## EXERCISE DETAILS
Collect from the data below each line with "this".

Recorded data
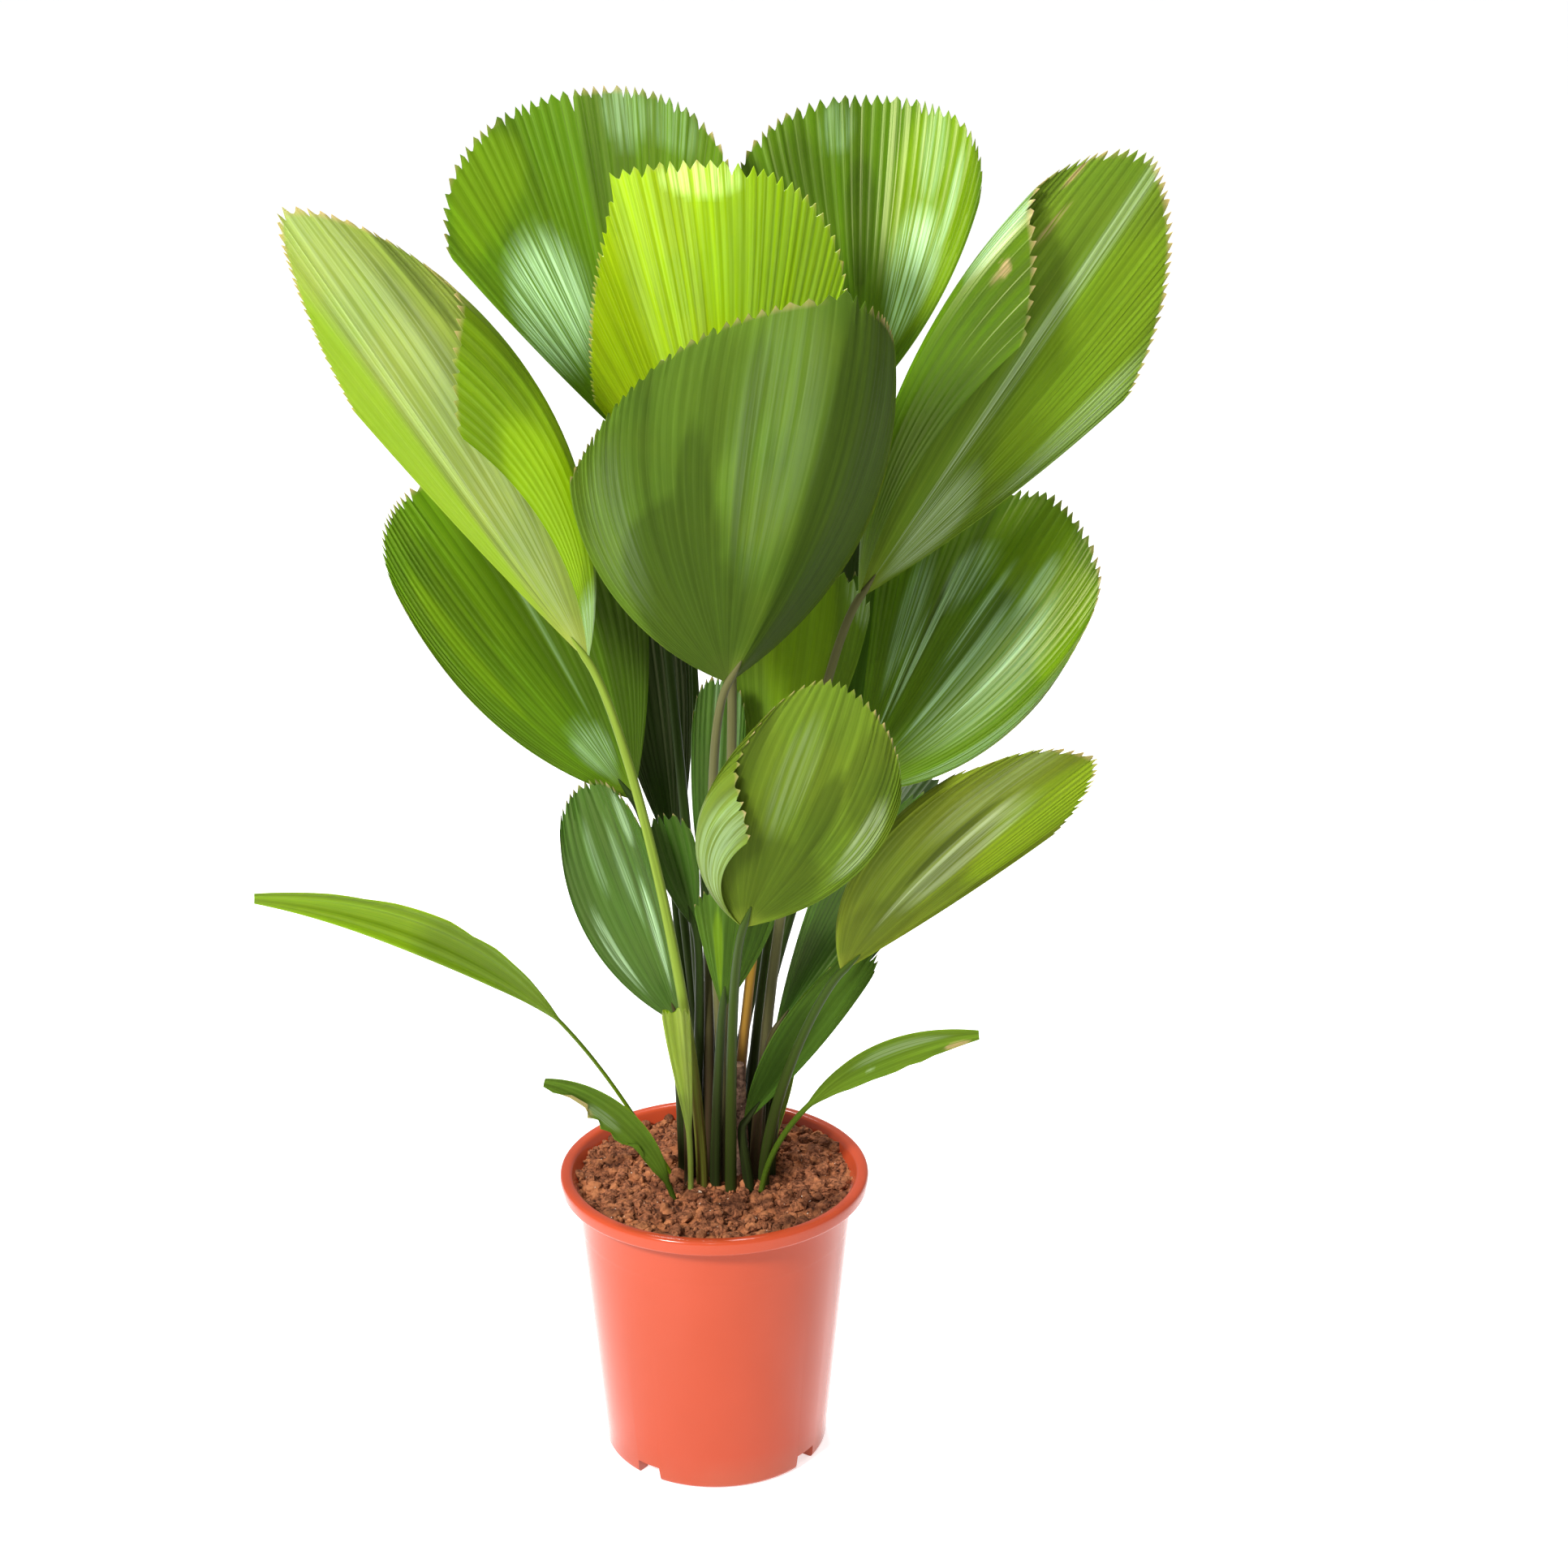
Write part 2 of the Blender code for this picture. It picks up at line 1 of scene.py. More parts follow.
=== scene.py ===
"""The looks of a licuala palm in a nursery pot: pleated fan leaves, stalks, coir soil, coral pot.

Metres, +Z up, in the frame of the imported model. The leaves and the rules that shape a blade are
those of the part's source, written again here and carried to the real pleats and teeth.
"""
import math
import random
from dataclasses import dataclass

import bmesh
import bpy
import numpy as np
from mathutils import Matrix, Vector


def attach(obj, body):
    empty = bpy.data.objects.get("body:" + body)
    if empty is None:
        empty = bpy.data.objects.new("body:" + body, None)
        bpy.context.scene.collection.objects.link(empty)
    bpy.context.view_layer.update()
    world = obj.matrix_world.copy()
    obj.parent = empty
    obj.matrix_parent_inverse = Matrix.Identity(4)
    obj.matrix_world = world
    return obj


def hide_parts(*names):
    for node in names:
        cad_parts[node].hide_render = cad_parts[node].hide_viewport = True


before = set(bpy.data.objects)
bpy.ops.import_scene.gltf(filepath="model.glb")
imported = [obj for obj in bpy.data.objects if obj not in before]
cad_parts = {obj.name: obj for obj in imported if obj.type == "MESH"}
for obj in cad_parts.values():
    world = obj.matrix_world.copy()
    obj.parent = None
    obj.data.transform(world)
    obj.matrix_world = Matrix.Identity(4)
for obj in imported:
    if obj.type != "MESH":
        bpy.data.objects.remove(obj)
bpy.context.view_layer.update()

# Camera: the photograph's place and view
CAMERA_PLACE = (0.054, -2.4, 1.5)
CAMERA_DOWN = 21.5           # degrees below level
CAMERA_LENS = 79.8           # millimetres
CAMERA_SENSOR = 36           # millimetres wide

# Studio
LIGHTS = (                   # name, place, aim, diameter, watts
    ("key", (-1.4, -2.0, 2.2), (0, 0, 0.6), 0.6, 125),
    ("back", (-0.2, 1.5, 2.6), (0, 0, 0.8), 0.9, 70),
    ("glint", (-0.05, -2.1, 2.7), (0, 0, 0.25), 0.25, 12))
WHITE = (1.0, 1.0, 1.0, 1.0)
WORLD_LIGHT = 0.42
FLOOR_GLOW = 0.62            # the floor's own light, which takes its shadows back to the photograph's
FLOOR_SIZE = 40
FLOOR_DROP = 0.0005          # how far it lies below the pot's foot

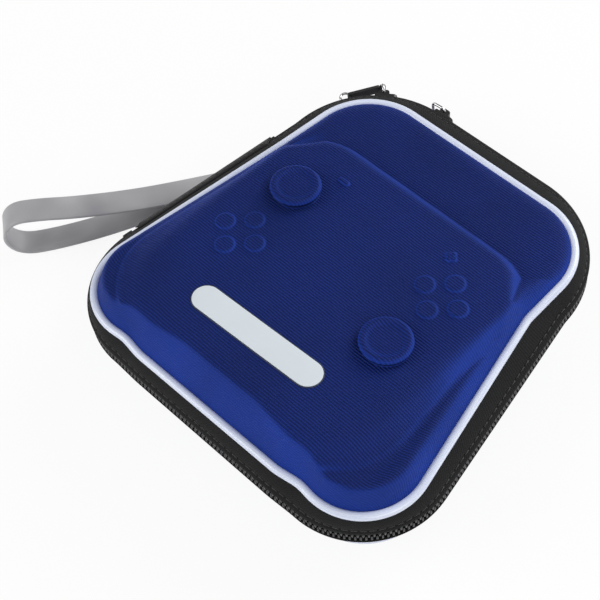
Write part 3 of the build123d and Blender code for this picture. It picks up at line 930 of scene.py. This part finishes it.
def hollowRings(kind, up):
    inset, footOut, topOut, shoulder = hollows[kind]
    foot, top, broader = innerWalls[up]
    sign = 1 if up else -1
    foot, top = (foot[0] + sign * footOut, foot[1]), (top[0] + sign * topOut, top[1])
    return domeRings(inset, foot, top, shoulder + broader, 8, (0.85, 0.65, 0.45, 0.25, 0.08))


def liningSkin(up):
    return skinRings(hollowRings("liningOuter", up)[::-1] + hollowRings("liningInner", up))


def baseSkin():
    # the same order as the lid's: inner wall, foot under the piping, outer skin, flat underside
    rings = hollowRings("shell", False)[::-1]
    rings += [seamRing(inset, False, rise) for inset, rise in baseSteps["foot"]]
    foot, floor = (-baseForm["seamDrop"] - baseForm["cornerLift"], 0.0), (-zipPlane, 0.0)
    outer = (lid["seamInset"], foot, floor, baseForm["shoulder"], baseSteps["round"], baseSteps["inner"])
    bm = skinRings(rings + domeRings(*outer))
    layer = bm.loops.layers.uv.active
    for face in bm.faces:  # the cloth runs on from the flat underside up the walls
        for loop in face.loops:
            co = loop.vert.co
            away = ((co + baseSteps["mapMiddle"]) * Vector((1, 1, 0))).normalized()
            loop[layer].uv = (co + away * (max(0.0, co.z) * baseSteps["mapWall"])).xy
    return bm


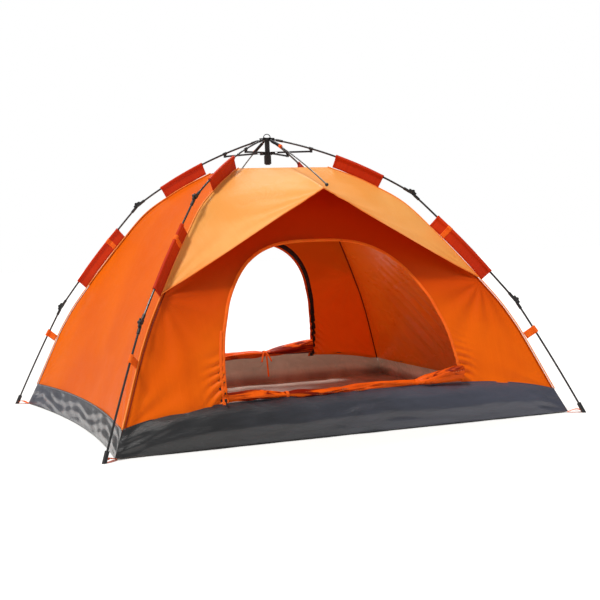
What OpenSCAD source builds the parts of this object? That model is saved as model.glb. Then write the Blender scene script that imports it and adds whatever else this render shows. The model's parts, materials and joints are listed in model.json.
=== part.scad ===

## RESULT BELOW
Write part 2 of the Blender code for this picture. It picks up at line 1 of scene.py. More parts follow.
Write part 3 of the build123d and Blender code for this picture. It picks up at line 930 of scene.py. This part finishes it.
What OpenSCAD source builds the parts of this object? That model is saved as model.glb. Then write the Blender scene script that imports it and adds whatever else this render shows. The model's parts, materials and joints are listed in model.json.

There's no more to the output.